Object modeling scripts
:::
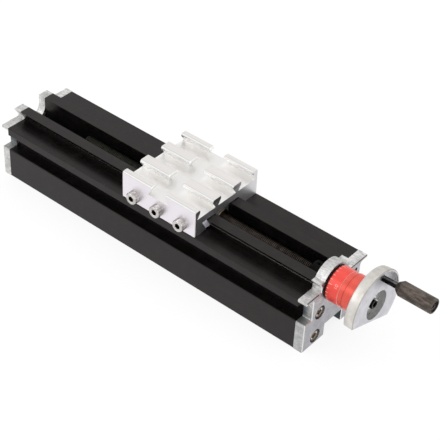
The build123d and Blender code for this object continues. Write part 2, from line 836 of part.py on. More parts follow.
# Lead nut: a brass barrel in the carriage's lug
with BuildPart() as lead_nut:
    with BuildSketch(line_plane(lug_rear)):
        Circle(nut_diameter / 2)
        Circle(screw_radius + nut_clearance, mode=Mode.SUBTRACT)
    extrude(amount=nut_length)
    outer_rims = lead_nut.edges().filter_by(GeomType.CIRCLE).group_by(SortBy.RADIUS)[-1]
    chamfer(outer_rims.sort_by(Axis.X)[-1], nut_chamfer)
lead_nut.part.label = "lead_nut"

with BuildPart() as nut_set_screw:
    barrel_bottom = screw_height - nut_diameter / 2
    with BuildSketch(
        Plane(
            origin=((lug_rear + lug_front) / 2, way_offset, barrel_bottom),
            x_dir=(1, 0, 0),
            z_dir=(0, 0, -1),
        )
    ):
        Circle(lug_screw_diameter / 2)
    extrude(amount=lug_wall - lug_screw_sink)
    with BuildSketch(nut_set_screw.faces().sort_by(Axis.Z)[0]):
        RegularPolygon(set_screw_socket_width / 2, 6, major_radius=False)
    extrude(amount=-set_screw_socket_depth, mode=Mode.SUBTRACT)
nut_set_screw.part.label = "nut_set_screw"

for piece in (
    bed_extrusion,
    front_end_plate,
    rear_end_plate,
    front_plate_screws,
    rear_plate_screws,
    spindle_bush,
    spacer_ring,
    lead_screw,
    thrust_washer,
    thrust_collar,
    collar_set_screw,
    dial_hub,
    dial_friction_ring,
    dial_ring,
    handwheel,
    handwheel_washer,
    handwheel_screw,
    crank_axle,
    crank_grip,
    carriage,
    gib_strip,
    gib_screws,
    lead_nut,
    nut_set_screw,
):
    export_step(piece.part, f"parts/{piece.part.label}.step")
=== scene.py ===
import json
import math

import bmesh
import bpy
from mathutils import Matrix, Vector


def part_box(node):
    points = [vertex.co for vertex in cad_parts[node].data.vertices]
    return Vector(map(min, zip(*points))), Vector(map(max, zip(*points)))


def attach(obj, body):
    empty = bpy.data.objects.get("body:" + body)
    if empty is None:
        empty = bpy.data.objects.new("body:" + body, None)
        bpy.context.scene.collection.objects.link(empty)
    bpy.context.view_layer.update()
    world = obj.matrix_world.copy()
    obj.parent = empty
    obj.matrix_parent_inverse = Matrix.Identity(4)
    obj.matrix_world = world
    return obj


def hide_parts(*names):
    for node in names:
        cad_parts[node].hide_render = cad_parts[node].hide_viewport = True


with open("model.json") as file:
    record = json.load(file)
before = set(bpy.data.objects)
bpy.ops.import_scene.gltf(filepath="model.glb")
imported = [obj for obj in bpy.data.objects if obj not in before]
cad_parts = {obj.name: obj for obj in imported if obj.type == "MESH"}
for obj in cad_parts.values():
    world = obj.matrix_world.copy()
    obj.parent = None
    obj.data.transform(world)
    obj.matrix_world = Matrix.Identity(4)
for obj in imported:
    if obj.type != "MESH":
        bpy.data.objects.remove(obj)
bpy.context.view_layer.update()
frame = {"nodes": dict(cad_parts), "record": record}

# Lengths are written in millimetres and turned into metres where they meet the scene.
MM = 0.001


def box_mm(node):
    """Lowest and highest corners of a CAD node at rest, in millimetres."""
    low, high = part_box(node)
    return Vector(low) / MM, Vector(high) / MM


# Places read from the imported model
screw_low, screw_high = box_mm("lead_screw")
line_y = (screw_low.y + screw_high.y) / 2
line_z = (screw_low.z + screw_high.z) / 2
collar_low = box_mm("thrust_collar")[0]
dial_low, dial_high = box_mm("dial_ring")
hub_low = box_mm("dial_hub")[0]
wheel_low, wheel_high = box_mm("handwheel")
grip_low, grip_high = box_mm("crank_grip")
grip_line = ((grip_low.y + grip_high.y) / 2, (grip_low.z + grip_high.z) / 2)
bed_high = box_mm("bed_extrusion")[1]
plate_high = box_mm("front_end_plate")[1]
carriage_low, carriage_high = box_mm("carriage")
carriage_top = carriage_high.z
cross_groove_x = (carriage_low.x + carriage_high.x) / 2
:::
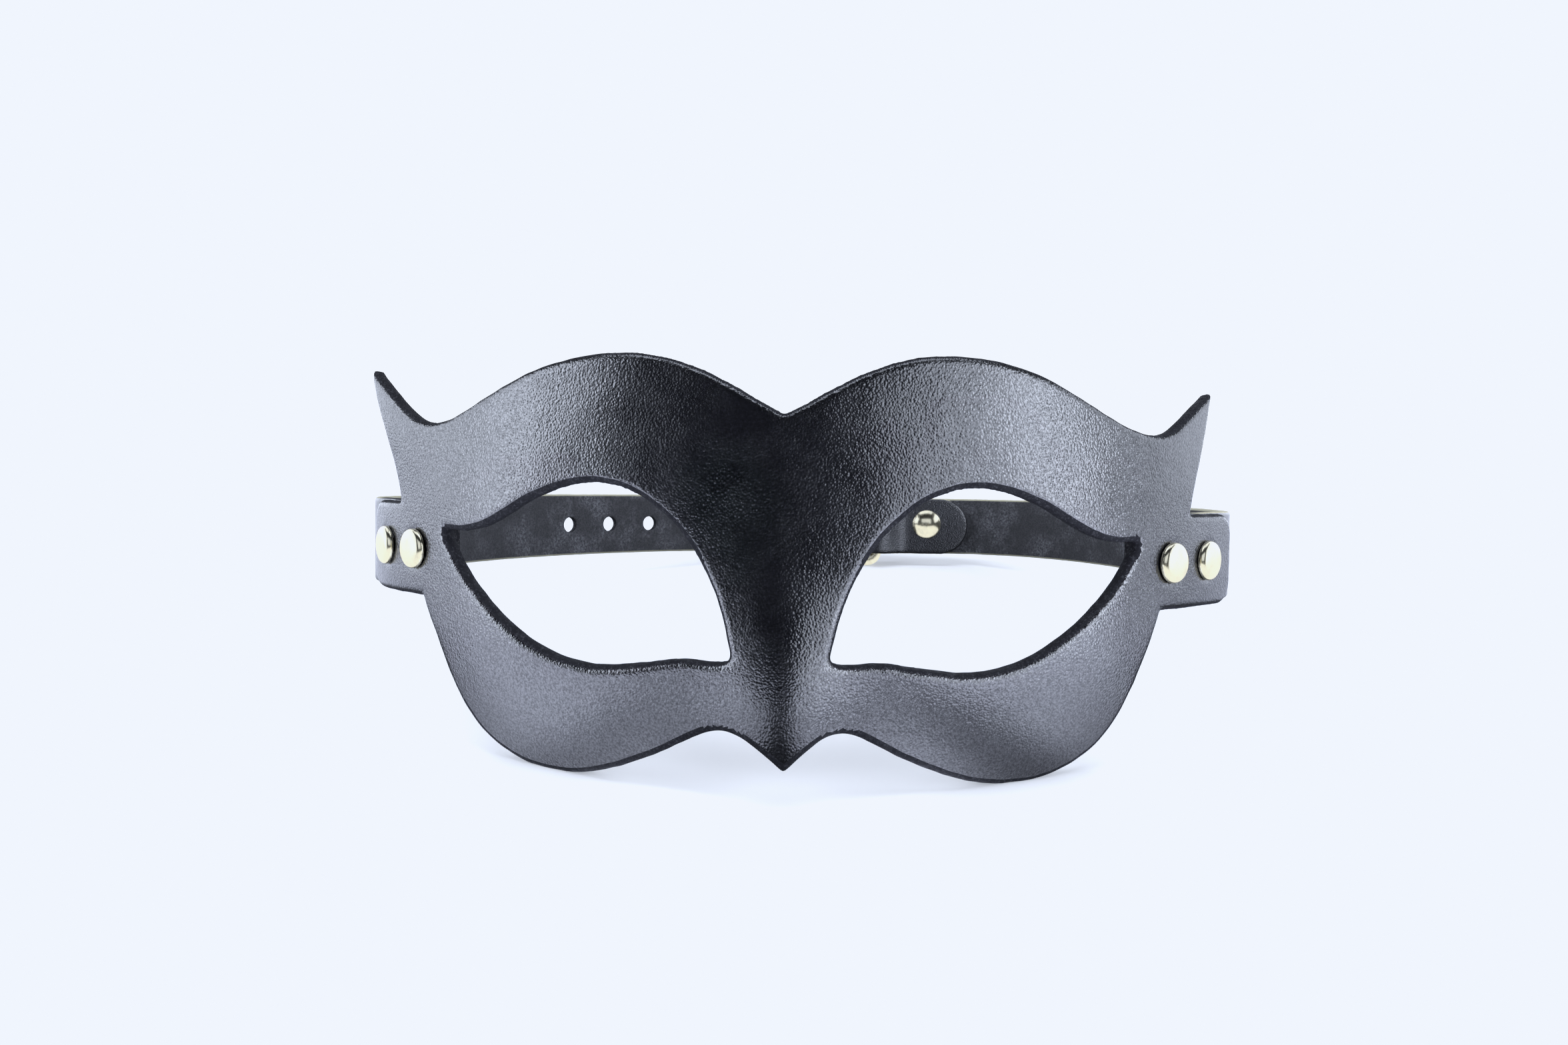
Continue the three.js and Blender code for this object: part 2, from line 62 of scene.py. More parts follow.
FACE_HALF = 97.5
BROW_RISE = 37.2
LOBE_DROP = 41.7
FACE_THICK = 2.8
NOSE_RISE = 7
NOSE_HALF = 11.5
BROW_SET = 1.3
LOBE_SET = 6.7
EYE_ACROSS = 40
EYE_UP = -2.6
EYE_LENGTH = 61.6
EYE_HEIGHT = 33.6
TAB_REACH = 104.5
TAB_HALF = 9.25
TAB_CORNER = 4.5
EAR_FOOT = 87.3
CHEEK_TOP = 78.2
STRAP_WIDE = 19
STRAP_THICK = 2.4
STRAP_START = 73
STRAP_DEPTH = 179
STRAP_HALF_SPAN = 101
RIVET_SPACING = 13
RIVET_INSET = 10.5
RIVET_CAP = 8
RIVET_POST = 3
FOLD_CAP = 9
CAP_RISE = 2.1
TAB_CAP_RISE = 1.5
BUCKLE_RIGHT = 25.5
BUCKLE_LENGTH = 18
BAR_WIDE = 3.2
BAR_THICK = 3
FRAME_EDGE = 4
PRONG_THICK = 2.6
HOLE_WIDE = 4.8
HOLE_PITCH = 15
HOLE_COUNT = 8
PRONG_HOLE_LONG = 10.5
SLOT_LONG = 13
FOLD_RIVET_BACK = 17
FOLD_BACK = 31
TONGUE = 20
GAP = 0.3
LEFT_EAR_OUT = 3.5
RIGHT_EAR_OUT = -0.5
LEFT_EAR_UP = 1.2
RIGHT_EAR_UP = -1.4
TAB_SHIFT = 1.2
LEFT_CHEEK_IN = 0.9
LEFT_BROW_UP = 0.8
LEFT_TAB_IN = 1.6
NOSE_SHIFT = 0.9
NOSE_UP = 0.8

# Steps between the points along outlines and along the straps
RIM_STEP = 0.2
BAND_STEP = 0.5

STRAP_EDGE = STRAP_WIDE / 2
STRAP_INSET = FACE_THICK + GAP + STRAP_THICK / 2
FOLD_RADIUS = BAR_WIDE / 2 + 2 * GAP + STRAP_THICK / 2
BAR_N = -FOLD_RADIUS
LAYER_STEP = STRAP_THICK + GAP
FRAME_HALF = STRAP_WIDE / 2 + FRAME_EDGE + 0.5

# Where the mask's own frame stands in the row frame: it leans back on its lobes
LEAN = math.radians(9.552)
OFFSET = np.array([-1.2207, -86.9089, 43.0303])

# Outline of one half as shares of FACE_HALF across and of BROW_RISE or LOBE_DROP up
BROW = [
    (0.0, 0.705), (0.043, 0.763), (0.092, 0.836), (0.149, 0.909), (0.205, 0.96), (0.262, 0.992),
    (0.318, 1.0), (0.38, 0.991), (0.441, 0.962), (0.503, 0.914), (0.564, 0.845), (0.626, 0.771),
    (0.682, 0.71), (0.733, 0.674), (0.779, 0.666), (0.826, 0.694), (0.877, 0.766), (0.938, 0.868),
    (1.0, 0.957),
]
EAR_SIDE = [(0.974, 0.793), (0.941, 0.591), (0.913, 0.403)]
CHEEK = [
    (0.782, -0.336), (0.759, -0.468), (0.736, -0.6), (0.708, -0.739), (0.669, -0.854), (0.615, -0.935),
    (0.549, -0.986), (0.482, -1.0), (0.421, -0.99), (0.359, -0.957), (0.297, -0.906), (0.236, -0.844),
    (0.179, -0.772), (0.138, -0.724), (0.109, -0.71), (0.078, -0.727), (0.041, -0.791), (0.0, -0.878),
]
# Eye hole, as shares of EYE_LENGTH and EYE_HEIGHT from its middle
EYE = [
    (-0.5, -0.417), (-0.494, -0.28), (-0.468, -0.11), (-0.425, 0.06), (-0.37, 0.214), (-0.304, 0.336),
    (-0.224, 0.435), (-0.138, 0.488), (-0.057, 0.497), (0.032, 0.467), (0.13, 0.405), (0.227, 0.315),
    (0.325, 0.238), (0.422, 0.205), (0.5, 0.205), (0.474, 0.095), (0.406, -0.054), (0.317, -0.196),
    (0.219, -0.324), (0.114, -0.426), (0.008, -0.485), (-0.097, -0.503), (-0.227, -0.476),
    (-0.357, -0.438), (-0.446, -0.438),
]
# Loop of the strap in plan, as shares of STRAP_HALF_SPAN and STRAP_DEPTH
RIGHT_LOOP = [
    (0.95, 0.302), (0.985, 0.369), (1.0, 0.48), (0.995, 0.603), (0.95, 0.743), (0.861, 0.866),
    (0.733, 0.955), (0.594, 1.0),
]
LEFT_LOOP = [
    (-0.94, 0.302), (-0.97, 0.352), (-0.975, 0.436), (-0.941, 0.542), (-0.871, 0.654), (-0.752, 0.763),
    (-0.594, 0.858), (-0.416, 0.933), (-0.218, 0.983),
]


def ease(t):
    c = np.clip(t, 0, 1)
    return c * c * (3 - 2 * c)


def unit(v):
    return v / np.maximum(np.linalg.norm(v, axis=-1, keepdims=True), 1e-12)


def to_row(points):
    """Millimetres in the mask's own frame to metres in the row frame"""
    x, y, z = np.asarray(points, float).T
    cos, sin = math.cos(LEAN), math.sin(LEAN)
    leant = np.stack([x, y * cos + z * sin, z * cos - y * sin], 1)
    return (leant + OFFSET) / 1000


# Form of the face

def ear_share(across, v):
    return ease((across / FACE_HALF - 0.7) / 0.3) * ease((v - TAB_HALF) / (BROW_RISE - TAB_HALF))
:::
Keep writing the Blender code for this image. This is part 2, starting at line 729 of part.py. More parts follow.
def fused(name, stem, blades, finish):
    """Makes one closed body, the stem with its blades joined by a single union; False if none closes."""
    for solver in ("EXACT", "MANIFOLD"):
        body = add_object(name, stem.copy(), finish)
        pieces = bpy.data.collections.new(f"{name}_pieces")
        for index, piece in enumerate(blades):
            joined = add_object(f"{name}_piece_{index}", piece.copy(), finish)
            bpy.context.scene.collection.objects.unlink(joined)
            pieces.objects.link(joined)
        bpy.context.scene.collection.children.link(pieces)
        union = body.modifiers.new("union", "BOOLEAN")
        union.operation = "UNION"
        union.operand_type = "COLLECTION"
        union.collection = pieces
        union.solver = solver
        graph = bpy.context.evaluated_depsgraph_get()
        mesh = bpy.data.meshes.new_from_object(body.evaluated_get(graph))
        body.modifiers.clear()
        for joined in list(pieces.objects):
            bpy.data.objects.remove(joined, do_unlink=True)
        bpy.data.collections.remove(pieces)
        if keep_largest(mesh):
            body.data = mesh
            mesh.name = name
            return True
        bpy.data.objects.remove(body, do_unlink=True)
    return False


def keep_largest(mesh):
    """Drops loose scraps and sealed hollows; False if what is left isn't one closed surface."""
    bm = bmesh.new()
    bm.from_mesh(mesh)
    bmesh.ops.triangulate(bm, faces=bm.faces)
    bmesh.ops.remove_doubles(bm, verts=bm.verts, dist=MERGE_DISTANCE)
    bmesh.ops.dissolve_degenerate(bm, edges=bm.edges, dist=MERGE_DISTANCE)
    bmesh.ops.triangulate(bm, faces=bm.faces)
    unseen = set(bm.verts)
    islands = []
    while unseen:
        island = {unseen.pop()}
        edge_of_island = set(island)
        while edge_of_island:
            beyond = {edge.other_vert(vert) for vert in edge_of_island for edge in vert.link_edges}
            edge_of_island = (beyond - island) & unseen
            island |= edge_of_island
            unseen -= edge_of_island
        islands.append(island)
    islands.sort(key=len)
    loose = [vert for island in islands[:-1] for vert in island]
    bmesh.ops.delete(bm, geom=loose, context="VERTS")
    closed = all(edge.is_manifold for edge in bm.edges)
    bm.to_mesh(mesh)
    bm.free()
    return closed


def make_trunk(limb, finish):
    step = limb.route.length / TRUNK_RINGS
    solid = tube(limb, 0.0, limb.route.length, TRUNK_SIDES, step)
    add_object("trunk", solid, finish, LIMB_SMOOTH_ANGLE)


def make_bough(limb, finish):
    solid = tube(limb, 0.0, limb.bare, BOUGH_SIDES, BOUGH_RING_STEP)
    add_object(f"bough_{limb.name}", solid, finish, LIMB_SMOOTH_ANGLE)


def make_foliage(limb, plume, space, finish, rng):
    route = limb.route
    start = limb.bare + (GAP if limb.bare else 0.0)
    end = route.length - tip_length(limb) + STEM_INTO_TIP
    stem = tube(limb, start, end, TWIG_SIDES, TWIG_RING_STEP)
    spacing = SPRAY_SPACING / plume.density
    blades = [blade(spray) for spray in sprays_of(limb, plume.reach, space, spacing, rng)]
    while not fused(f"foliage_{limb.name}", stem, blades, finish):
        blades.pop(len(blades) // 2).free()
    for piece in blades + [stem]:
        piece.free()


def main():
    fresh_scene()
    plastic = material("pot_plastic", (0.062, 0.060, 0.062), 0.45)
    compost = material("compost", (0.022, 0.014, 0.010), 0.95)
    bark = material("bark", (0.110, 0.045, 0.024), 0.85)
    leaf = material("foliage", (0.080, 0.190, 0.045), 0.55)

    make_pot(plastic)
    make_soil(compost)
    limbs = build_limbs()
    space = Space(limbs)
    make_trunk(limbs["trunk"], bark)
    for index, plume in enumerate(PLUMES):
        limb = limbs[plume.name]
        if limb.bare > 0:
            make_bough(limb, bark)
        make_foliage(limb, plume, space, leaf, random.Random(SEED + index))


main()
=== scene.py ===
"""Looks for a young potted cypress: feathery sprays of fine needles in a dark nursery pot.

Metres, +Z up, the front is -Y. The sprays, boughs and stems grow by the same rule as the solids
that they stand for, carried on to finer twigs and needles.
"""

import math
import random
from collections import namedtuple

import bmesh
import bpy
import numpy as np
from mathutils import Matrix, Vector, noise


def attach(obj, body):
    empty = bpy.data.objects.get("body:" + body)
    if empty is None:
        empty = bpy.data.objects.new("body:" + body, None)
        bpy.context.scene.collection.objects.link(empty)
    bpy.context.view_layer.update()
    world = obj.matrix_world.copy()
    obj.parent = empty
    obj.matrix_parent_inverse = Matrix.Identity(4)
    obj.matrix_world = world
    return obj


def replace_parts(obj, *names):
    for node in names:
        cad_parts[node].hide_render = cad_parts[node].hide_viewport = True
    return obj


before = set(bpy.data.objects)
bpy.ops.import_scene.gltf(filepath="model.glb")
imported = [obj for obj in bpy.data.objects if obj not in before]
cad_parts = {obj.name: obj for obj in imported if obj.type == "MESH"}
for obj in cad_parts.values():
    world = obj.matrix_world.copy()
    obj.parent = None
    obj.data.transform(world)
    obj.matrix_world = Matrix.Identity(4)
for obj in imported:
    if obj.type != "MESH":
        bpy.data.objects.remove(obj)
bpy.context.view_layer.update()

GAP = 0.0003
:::
Print exactly the lines from the one containing "record = json.load(file)" to the one containing "cross_groove_x = (carriage_low.x", both included, and nothing else.

    record = json.load(file)
before = set(bpy.data.objects)
bpy.ops.import_scene.gltf(filepath="model.glb")
imported = [obj for obj in bpy.data.objects if obj not in before]
cad_parts = {obj.name: obj for obj in imported if obj.type == "MESH"}
for obj in cad_parts.values():
    world = obj.matrix_world.copy()
    obj.parent = None
    obj.data.transform(world)
    obj.matrix_world = Matrix.Identity(4)
for obj in imported:
    if obj.type != "MESH":
        bpy.data.objects.remove(obj)
bpy.context.view_layer.update()
frame = {"nodes": dict(cad_parts), "record": record}

# Lengths are written in millimetres and turned into metres where they meet the scene.
MM = 0.001


def box_mm(node):
    """Lowest and highest corners of a CAD node at rest, in millimetres."""
    low, high = part_box(node)
    return Vector(low) / MM, Vector(high) / MM


# Places read from the imported model
screw_low, screw_high = box_mm("lead_screw")
line_y = (screw_low.y + screw_high.y) / 2
line_z = (screw_low.z + screw_high.z) / 2
collar_low = box_mm("thrust_collar")[0]
dial_low, dial_high = box_mm("dial_ring")
hub_low = box_mm("dial_hub")[0]
wheel_low, wheel_high = box_mm("handwheel")
grip_low, grip_high = box_mm("crank_grip")
grip_line = ((grip_low.y + grip_high.y) / 2, (grip_low.z + grip_high.z) / 2)
bed_high = box_mm("bed_extrusion")[1]
plate_high = box_mm("front_end_plate")[1]
carriage_low, carriage_high = box_mm("carriage")
carriage_top = carriage_high.z
cross_groove_x = (carriage_low.x + carriage_high.x) / 2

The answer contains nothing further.